● PROBLEM TO SOLVE:
Extract exactly the run of lines starting at the line that holds "Write part 2 of the build123d" and ending at the line that holds "MECH_SCREWS = [(-44, 50), (-44, -50), (-62, -86)]", both included.

— Start TASK DATA —

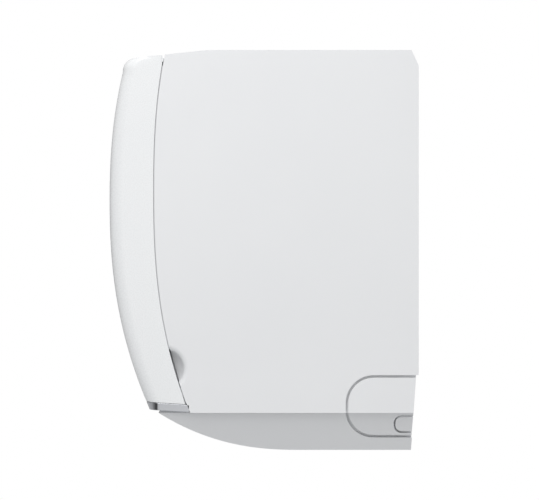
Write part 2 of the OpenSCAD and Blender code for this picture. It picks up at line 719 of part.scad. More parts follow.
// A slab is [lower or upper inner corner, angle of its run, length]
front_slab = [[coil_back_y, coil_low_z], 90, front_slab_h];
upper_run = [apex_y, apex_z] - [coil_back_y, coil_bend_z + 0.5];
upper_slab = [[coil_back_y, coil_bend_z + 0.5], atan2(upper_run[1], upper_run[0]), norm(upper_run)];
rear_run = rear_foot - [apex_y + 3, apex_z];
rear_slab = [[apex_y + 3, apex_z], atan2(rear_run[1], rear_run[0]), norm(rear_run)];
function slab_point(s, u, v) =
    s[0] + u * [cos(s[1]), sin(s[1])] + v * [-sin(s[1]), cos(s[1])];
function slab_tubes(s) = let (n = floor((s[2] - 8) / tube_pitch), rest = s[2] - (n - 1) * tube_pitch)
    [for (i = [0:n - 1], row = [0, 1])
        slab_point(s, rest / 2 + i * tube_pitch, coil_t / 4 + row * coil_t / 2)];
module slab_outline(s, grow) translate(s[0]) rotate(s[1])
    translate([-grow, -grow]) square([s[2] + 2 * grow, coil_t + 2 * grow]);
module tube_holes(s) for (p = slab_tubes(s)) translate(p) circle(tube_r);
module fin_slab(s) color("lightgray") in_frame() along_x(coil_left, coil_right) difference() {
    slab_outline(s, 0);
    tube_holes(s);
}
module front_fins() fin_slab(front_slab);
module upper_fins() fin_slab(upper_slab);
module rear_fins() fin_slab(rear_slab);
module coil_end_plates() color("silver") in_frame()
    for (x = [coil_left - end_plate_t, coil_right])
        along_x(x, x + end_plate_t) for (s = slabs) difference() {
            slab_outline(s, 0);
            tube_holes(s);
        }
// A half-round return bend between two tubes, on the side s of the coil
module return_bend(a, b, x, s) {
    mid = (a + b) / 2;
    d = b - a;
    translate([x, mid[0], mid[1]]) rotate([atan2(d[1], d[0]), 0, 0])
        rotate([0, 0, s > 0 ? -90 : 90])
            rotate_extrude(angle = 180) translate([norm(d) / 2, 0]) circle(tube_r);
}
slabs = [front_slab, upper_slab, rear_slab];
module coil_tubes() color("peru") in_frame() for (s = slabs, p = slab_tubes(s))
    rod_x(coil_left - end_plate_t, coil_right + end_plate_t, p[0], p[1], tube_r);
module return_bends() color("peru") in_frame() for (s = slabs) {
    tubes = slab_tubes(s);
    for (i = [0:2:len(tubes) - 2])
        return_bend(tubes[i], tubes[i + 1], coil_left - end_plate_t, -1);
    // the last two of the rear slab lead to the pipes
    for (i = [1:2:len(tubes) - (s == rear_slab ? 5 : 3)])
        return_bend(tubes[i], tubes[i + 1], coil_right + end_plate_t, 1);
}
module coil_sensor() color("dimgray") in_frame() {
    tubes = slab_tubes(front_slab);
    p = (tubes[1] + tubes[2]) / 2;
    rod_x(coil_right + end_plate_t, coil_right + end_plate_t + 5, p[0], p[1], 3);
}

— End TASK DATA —
— Start TASK DATA —

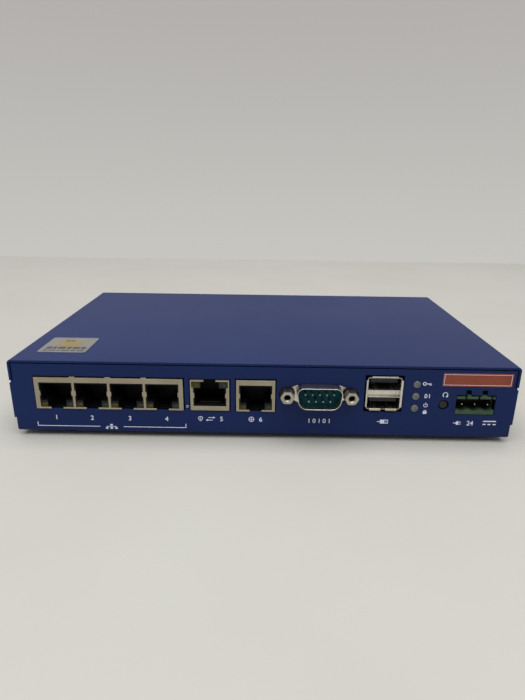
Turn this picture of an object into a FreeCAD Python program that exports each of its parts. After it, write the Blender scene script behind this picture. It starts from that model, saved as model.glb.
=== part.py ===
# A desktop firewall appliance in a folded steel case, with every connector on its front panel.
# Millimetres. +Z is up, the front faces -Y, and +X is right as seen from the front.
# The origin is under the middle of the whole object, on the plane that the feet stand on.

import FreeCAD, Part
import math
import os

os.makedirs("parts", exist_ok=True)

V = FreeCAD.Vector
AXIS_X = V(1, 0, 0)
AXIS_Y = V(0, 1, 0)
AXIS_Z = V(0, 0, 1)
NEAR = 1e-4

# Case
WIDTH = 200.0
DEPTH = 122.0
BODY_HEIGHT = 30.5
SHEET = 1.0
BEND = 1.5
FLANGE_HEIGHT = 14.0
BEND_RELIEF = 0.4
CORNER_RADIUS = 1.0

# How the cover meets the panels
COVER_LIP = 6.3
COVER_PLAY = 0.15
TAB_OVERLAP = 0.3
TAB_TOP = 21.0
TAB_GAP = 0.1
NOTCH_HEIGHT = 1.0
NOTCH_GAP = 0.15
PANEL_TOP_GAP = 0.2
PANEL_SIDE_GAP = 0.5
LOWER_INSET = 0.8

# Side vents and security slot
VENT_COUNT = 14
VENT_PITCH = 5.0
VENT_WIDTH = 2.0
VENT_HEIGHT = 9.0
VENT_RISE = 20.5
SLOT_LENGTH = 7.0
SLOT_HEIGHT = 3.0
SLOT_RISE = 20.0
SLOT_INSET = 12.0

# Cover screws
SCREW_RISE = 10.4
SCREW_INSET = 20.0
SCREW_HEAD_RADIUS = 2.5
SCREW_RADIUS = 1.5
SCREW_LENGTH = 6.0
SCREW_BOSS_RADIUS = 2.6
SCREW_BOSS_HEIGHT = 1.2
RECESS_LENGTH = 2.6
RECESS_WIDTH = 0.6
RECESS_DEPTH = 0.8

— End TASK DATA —
— Start TASK DATA —

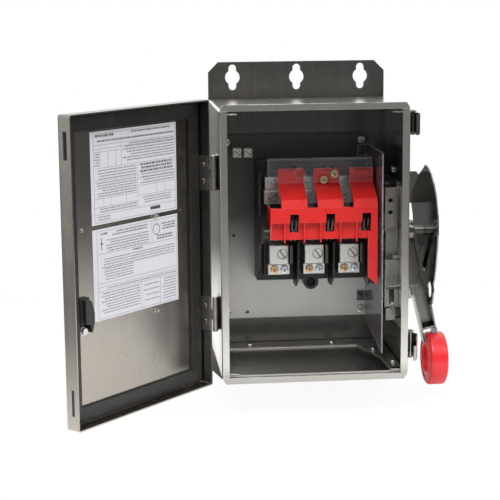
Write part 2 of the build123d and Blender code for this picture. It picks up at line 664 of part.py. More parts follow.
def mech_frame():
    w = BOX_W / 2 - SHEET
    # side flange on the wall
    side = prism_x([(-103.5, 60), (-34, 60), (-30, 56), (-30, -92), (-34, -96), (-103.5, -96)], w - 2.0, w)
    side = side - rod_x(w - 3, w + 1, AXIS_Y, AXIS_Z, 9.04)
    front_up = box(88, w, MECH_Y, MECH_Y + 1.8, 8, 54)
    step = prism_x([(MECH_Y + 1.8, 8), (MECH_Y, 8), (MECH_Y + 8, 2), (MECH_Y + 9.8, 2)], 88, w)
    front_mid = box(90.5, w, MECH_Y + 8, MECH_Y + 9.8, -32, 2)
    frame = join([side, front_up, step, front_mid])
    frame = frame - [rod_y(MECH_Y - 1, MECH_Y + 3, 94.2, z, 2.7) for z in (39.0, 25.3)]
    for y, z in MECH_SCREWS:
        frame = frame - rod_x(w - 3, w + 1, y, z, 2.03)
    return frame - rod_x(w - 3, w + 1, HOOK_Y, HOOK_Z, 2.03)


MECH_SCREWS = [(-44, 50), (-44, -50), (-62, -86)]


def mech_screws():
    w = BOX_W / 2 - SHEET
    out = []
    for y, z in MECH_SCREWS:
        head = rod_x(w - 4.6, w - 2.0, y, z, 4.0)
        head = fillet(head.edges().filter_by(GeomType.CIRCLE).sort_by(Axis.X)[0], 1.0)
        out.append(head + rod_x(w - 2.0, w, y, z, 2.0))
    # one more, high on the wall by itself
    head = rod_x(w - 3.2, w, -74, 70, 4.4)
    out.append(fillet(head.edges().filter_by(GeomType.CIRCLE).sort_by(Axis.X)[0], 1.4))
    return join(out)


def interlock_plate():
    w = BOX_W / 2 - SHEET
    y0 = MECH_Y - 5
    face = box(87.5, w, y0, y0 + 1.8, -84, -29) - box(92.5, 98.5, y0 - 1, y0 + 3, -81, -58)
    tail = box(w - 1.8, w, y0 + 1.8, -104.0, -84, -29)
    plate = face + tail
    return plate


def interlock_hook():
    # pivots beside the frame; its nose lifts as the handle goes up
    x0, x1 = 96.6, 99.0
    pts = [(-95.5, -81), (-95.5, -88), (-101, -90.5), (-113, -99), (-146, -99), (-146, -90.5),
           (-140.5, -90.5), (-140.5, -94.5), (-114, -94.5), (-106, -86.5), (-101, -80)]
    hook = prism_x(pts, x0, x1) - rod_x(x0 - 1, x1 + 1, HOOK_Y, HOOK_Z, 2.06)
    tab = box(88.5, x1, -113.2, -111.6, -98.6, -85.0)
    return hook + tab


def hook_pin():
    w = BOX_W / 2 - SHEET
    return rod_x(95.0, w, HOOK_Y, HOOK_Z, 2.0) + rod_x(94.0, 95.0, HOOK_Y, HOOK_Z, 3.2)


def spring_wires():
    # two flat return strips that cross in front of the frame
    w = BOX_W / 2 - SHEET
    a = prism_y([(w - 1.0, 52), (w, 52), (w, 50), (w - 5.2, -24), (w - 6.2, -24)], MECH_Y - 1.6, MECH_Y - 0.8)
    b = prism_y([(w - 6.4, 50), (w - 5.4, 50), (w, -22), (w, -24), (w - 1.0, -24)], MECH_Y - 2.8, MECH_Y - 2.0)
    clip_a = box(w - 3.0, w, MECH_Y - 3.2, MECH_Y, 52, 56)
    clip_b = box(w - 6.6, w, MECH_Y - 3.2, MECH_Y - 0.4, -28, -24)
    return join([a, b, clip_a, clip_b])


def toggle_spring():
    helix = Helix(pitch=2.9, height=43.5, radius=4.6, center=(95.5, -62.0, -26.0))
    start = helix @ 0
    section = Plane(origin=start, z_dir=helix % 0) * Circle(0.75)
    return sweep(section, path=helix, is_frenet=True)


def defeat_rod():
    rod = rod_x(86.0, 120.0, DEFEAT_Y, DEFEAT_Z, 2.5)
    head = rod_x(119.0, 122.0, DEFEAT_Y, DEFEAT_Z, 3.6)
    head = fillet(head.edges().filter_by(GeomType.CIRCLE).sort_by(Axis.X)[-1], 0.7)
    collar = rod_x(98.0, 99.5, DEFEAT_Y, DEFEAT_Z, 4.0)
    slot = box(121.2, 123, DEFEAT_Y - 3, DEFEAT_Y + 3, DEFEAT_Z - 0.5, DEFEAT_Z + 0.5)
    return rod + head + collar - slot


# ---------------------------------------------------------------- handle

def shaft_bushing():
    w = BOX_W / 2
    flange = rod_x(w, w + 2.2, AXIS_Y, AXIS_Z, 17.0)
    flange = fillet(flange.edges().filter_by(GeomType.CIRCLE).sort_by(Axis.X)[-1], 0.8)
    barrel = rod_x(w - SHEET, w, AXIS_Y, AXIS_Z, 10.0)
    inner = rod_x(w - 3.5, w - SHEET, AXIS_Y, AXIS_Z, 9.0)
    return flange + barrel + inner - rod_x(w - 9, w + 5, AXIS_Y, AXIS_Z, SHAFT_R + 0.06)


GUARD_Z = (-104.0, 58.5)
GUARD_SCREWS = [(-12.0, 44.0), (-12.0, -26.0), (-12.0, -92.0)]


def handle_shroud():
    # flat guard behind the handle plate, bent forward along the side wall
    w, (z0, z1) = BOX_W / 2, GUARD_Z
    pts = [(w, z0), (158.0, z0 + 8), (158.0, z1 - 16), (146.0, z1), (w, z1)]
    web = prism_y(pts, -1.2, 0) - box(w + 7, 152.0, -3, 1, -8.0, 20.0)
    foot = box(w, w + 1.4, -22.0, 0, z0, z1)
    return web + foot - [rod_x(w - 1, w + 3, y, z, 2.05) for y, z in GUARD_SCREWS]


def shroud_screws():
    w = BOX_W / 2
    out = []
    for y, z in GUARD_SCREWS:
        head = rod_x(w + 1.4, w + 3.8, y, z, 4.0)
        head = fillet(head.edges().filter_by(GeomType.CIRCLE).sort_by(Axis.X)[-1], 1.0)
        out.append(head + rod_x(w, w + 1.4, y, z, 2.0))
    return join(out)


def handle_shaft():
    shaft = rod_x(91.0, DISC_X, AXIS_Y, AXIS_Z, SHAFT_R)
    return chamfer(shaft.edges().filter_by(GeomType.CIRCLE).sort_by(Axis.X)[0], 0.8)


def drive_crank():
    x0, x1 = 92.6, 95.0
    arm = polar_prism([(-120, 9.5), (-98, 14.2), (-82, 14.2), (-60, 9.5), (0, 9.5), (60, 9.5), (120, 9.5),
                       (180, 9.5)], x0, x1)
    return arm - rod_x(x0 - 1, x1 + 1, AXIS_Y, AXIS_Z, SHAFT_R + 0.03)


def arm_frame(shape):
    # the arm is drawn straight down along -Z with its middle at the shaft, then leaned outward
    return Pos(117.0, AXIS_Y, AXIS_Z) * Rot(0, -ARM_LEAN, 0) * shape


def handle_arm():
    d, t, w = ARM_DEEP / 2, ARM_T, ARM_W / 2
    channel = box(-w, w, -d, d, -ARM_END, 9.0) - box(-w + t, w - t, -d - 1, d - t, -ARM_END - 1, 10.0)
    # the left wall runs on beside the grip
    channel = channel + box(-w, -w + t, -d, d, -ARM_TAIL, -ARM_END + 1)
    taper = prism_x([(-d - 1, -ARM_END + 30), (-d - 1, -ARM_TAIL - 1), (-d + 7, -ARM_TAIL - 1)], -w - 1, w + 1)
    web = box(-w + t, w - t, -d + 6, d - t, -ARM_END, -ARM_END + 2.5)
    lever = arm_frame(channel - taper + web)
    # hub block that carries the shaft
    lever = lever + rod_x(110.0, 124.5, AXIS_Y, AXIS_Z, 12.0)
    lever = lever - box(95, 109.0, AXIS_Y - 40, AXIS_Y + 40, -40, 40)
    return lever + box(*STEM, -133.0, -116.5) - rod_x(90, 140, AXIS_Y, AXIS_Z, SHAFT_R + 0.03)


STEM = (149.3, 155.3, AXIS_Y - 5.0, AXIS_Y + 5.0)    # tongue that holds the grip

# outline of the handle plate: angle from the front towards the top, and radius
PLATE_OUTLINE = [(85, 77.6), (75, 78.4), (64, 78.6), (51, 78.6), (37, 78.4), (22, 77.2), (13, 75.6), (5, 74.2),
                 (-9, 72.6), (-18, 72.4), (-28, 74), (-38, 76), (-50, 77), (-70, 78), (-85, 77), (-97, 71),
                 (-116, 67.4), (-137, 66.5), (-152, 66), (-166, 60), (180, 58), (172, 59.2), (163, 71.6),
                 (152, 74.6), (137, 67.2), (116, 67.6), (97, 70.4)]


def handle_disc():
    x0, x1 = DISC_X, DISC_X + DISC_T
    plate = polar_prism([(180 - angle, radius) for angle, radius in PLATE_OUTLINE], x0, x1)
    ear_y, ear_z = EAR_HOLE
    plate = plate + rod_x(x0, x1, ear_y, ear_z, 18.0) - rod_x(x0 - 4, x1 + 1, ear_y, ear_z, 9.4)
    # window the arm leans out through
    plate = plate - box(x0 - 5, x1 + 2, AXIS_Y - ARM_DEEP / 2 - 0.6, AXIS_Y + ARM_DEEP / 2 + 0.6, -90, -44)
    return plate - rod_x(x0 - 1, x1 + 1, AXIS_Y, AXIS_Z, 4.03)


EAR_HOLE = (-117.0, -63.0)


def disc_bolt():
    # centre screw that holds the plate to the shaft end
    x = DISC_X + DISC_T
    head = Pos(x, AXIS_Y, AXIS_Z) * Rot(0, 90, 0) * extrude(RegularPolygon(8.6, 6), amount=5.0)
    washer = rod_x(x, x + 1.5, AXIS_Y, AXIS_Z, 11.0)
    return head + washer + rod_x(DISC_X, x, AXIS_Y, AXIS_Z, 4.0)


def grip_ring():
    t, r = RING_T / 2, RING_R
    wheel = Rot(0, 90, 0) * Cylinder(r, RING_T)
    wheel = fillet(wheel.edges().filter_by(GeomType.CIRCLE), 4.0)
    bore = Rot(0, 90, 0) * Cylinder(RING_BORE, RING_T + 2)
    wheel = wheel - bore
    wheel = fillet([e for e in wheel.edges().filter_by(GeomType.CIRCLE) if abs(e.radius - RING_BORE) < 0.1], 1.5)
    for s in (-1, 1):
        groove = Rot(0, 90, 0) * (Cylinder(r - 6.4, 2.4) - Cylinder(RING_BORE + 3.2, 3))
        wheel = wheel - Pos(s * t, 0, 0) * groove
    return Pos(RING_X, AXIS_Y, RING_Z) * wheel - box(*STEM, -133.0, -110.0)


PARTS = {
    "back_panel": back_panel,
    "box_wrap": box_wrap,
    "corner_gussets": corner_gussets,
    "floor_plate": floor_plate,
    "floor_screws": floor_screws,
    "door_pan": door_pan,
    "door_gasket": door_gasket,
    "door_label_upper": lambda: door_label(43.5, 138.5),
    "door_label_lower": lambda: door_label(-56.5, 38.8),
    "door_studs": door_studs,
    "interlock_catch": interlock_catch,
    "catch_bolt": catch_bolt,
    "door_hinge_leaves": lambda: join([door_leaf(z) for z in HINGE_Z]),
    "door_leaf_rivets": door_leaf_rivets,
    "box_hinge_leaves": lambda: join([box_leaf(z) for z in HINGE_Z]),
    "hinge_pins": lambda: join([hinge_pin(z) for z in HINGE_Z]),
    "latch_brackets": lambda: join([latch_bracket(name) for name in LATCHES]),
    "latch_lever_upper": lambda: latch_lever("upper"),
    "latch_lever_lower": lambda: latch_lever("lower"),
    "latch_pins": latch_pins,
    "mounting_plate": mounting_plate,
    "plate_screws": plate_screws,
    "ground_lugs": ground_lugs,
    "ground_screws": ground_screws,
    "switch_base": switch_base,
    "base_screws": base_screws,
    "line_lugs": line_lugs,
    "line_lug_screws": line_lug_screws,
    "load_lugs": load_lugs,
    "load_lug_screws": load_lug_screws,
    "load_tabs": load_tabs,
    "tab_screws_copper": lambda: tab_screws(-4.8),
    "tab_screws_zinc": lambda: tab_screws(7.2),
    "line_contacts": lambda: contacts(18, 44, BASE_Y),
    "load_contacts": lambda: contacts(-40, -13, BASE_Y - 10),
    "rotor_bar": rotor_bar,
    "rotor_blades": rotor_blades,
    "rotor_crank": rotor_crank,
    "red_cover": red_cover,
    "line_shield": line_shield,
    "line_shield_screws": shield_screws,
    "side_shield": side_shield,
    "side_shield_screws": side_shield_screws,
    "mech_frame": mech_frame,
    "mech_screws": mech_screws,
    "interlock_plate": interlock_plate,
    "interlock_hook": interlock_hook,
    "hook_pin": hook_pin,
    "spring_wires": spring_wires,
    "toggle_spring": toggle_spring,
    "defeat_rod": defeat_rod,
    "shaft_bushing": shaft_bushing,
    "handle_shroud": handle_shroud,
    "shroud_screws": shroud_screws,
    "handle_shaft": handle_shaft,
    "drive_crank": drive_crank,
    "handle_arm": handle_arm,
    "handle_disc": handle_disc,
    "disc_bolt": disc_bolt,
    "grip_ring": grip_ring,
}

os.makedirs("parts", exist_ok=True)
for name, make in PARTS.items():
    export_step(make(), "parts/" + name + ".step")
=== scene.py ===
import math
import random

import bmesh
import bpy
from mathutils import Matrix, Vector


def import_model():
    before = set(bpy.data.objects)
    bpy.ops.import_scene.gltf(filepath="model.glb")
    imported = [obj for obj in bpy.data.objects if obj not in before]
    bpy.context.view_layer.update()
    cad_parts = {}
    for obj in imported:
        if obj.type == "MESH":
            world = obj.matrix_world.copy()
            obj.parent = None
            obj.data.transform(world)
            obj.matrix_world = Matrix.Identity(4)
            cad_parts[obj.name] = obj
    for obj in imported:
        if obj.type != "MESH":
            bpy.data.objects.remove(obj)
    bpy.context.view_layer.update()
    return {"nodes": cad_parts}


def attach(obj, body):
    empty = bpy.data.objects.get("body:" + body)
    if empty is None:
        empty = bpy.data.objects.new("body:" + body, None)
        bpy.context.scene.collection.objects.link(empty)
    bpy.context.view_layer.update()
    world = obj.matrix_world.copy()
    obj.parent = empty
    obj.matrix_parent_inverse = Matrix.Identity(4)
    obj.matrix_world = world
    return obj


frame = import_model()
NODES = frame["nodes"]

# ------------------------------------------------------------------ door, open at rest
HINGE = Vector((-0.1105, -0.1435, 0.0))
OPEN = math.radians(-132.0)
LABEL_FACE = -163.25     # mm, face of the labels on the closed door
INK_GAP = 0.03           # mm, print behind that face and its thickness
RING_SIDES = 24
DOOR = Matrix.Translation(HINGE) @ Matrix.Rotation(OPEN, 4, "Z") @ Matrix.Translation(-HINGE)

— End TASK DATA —

● OUTPUT OF THE TASK:
Write part 2 of the build123d and Blender code for this picture. It picks up at line 664 of part.py. More parts follow.
def mech_frame():
    w = BOX_W / 2 - SHEET
    # side flange on the wall
    side = prism_x([(-103.5, 60), (-34, 60), (-30, 56), (-30, -92), (-34, -96), (-103.5, -96)], w - 2.0, w)
    side = side - rod_x(w - 3, w + 1, AXIS_Y, AXIS_Z, 9.04)
    front_up = box(88, w, MECH_Y, MECH_Y + 1.8, 8, 54)
    step = prism_x([(MECH_Y + 1.8, 8), (MECH_Y, 8), (MECH_Y + 8, 2), (MECH_Y + 9.8, 2)], 88, w)
    front_mid = box(90.5, w, MECH_Y + 8, MECH_Y + 9.8, -32, 2)
    frame = join([side, front_up, step, front_mid])
    frame = frame - [rod_y(MECH_Y - 1, MECH_Y + 3, 94.2, z, 2.7) for z in (39.0, 25.3)]
    for y, z in MECH_SCREWS:
        frame = frame - rod_x(w - 3, w + 1, y, z, 2.03)
    return frame - rod_x(w - 3, w + 1, HOOK_Y, HOOK_Z, 2.03)


MECH_SCREWS = [(-44, 50), (-44, -50), (-62, -86)]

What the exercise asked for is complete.